Quote, with no changes, the lines that run from the top of the material to the line with "bars[label] = halves[0].fuse(halves[1]).removeSplitter()", both included.

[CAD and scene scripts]
————
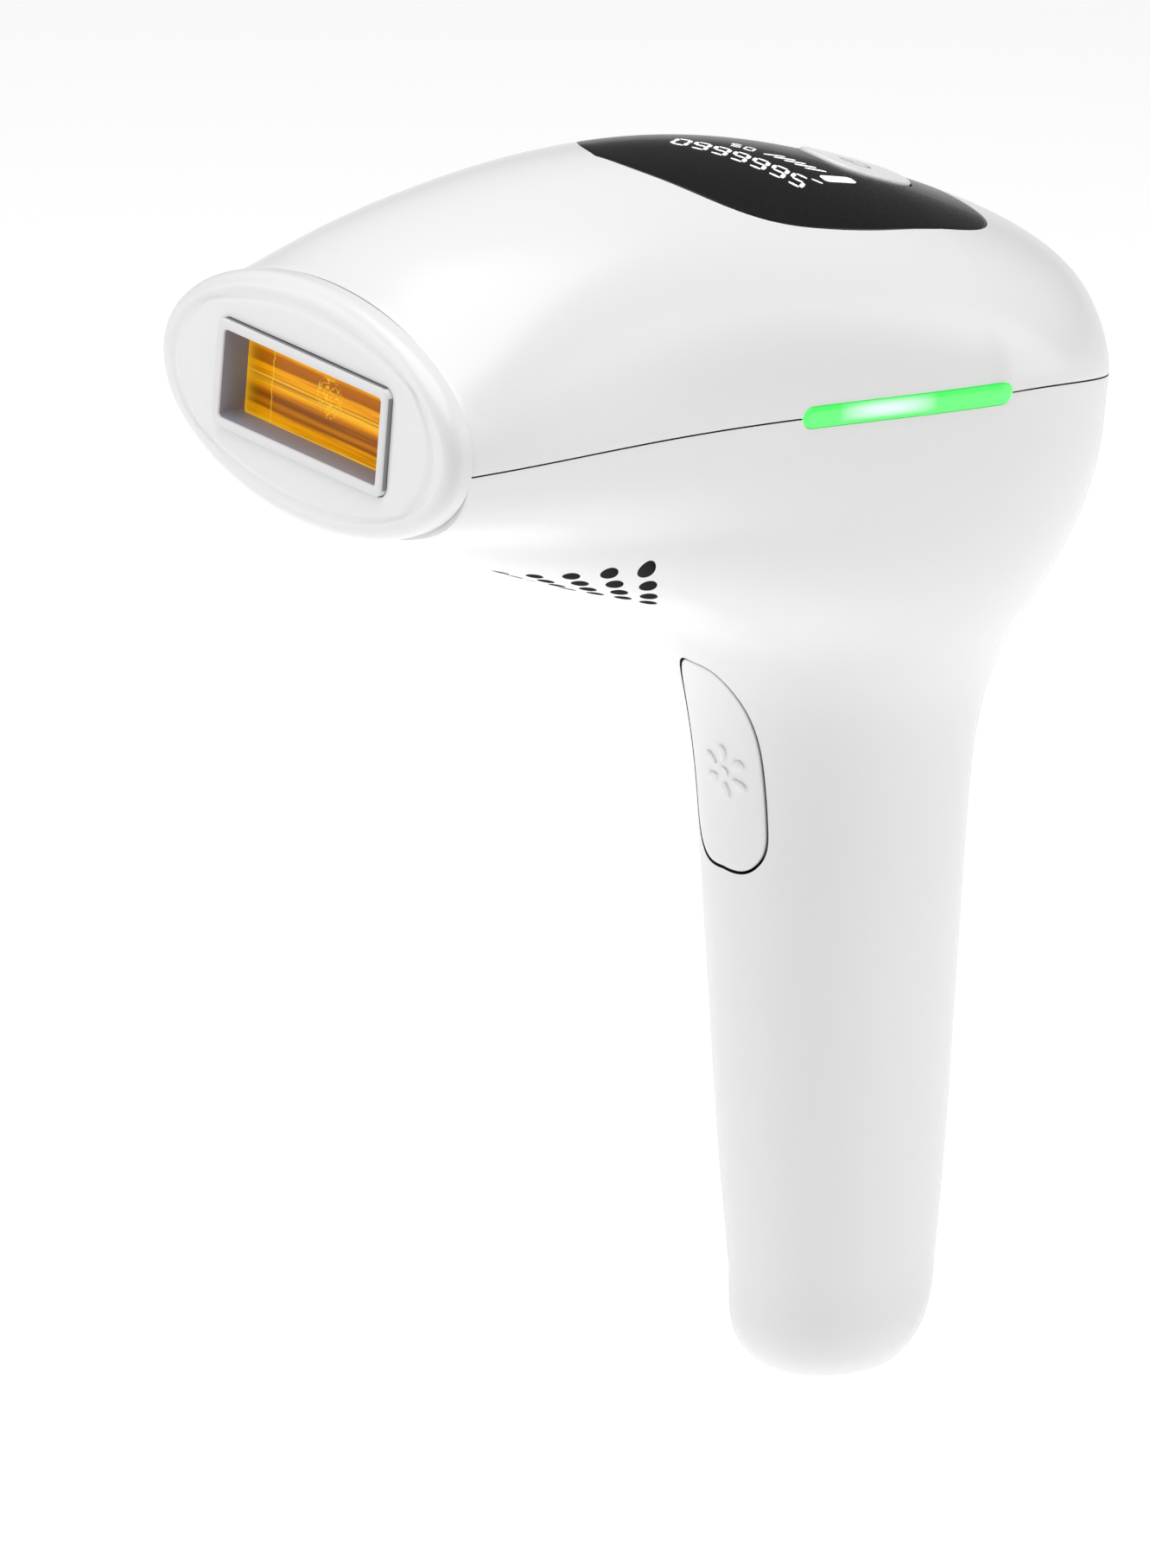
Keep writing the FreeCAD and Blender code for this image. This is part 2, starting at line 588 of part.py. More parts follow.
# ---------------------------------------------------------------- light bars through the seam
bars = {}
for label, side in (("left_light_bar", 1), ("right_light_bar", -1)):
    cover = cover.cut(bar_prism(side, size("fit_gap")))
    body = body.cut(bar_prism(side, size("fit_gap")))
    halves = [
        skin(outer, bar_prism(side, 0), (side, 0, 0), size("bar_depth"), size("bar_proud"), HEAD)
        for outer in (upper_outer, lower_outer)
    ]
    bars[label] = halves[0].fuse(halves[1]).removeSplitter()

feature("upper_cover", cover.Solids[0] if len(cover.Solids) == 1 else cover)
feature("lower_body", body.Solids[0] if len(body.Solids) == 1 else body)
feature("display_lens", lens)
feature("power_button", button)
feature("flash_trigger", trigger)
for label, bar in bars.items():
    feature(label, bar)


# ---------------------------------------------------------------- makers of plain pieces
def bind(item, **formulas):
    """Binds an object's properties to the sheet; place_x, place_y and place_z are its position."""
    for name, formula in formulas.items():
        target = "Placement.Base." + name[-1] if name.startswith("place_") else name
        item.setExpression(target, bound(formula))
    return item


def box(name, width, length, height, x="0", y="0", z="0"):
    """A box centred on x and y, standing on z."""
    return bind(
        doc.addObject("Part::Box", name), Length=width, Width=length, Height=height,
        place_x="%s - (%s) / 2" % (x, width), place_y="%s - (%s) / 2" % (y, length), place_z=z,
    )


def cylinder(name, radius, height, x="0", y="0", z="0", turn=FLAT):
    """A cylinder from a point, along its own turned axis."""
    item = doc.addObject("Part::Cylinder", name)
    item.Placement = FreeCAD.Placement(FreeCAD.Vector(), turn)
    return bind(item, Radius=radius, Height=height, place_x=x, place_y=y, place_z=z)


def fuse(name, items):
    """Joins several objects into one."""
    item = doc.addObject("Part::MultiFuse", name)
    item.Shapes = items
    item.Refine = True
    return item


def cut(name, base, tools):
    """Takes tools away from a base."""
    item = doc.addObject("Part::Cut", name)
    item.Base = base
    item.Tool = tools[0] if len(tools) == 1 else fuse(name + "Tools", tools)
    item.Refine = True
    return item


def group(name, items):
    """Several separate solids kept as one sub-part."""
    item = doc.addObject("Part::Compound", name)
    item.Links = items
    return item


def plane_of(body, role):
    """One of a body's own origin planes."""
    for item in body.Origin.OriginFeatures:
        if item.Role == role:
            return item


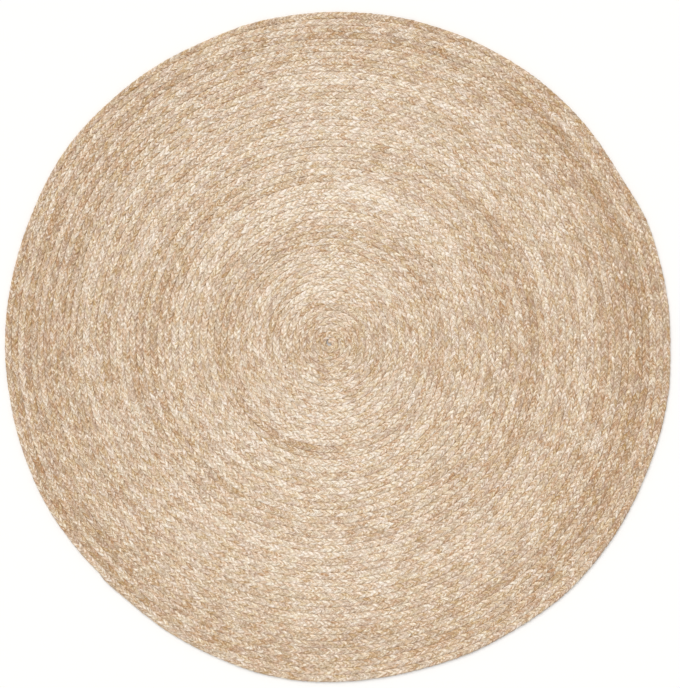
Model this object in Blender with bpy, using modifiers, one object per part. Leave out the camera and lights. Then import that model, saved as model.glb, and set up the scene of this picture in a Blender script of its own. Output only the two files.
————
▶ _Task result_:
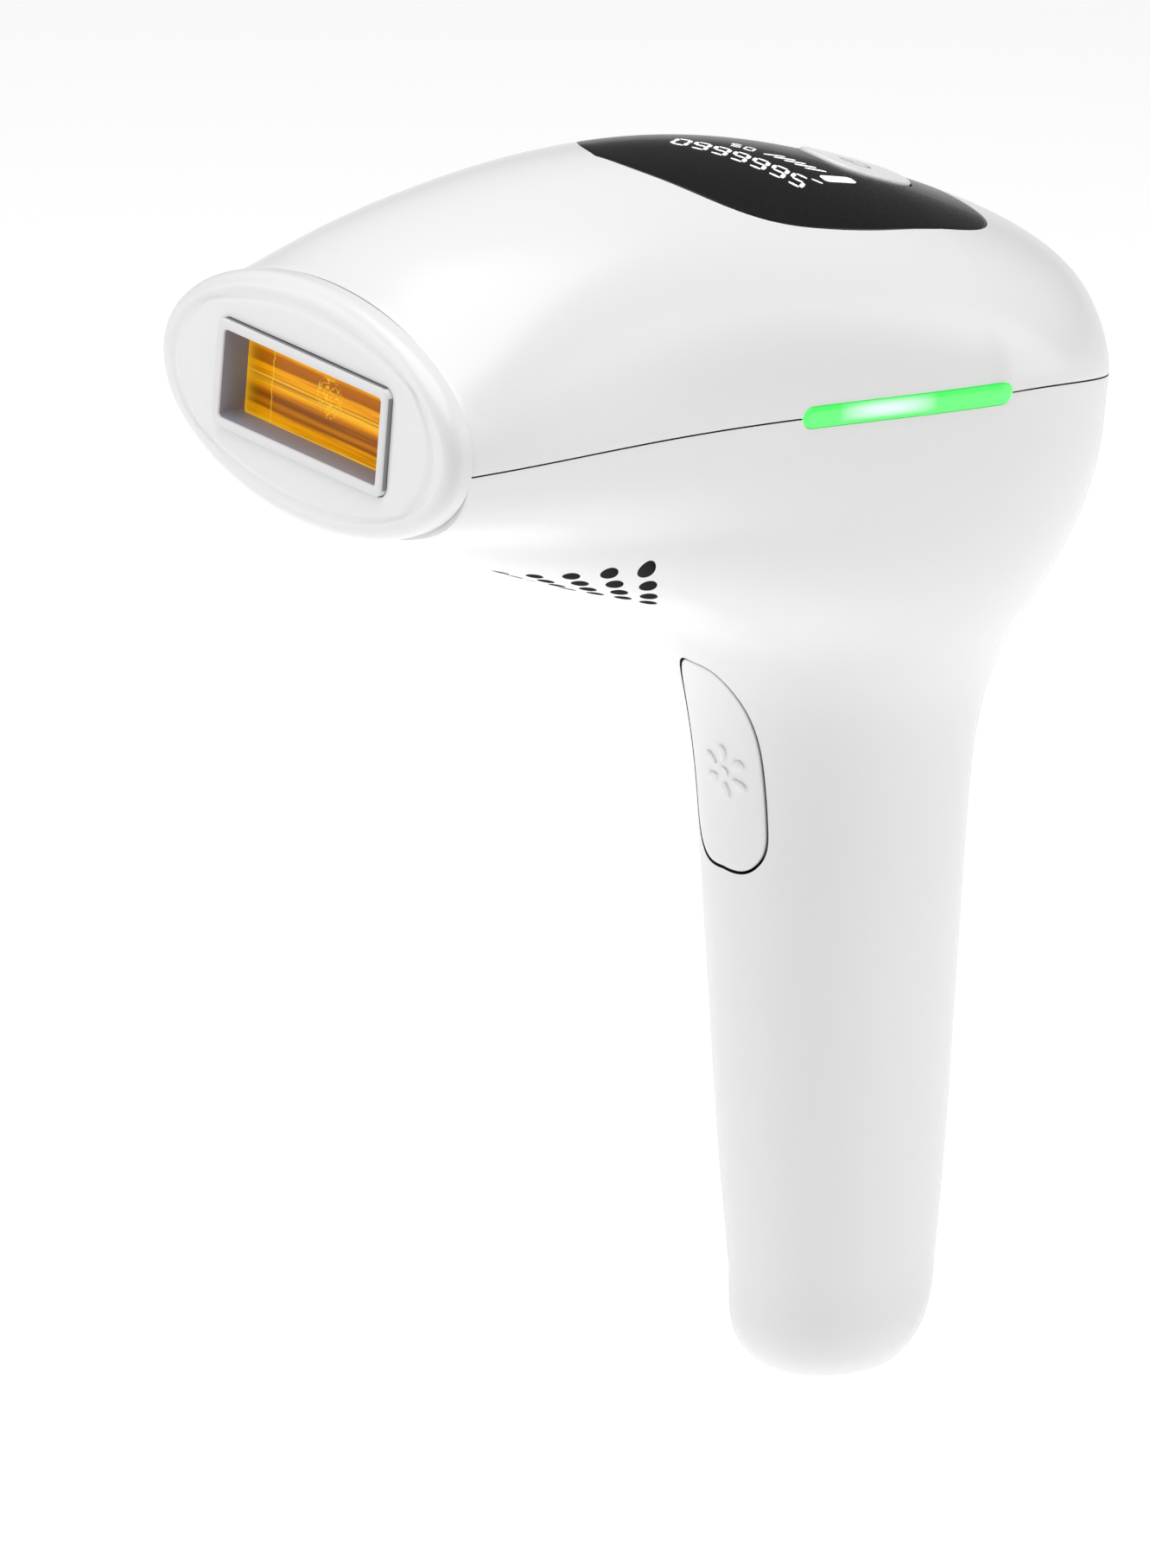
Keep writing the FreeCAD and Blender code for this image. This is part 2, starting at line 588 of part.py. More parts follow.
# ---------------------------------------------------------------- light bars through the seam
bars = {}
for label, side in (("left_light_bar", 1), ("right_light_bar", -1)):
    cover = cover.cut(bar_prism(side, size("fit_gap")))
    body = body.cut(bar_prism(side, size("fit_gap")))
    halves = [
        skin(outer, bar_prism(side, 0), (side, 0, 0), size("bar_depth"), size("bar_proud"), HEAD)
        for outer in (upper_outer, lower_outer)
    ]
    bars[label] = halves[0].fuse(halves[1]).removeSplitter()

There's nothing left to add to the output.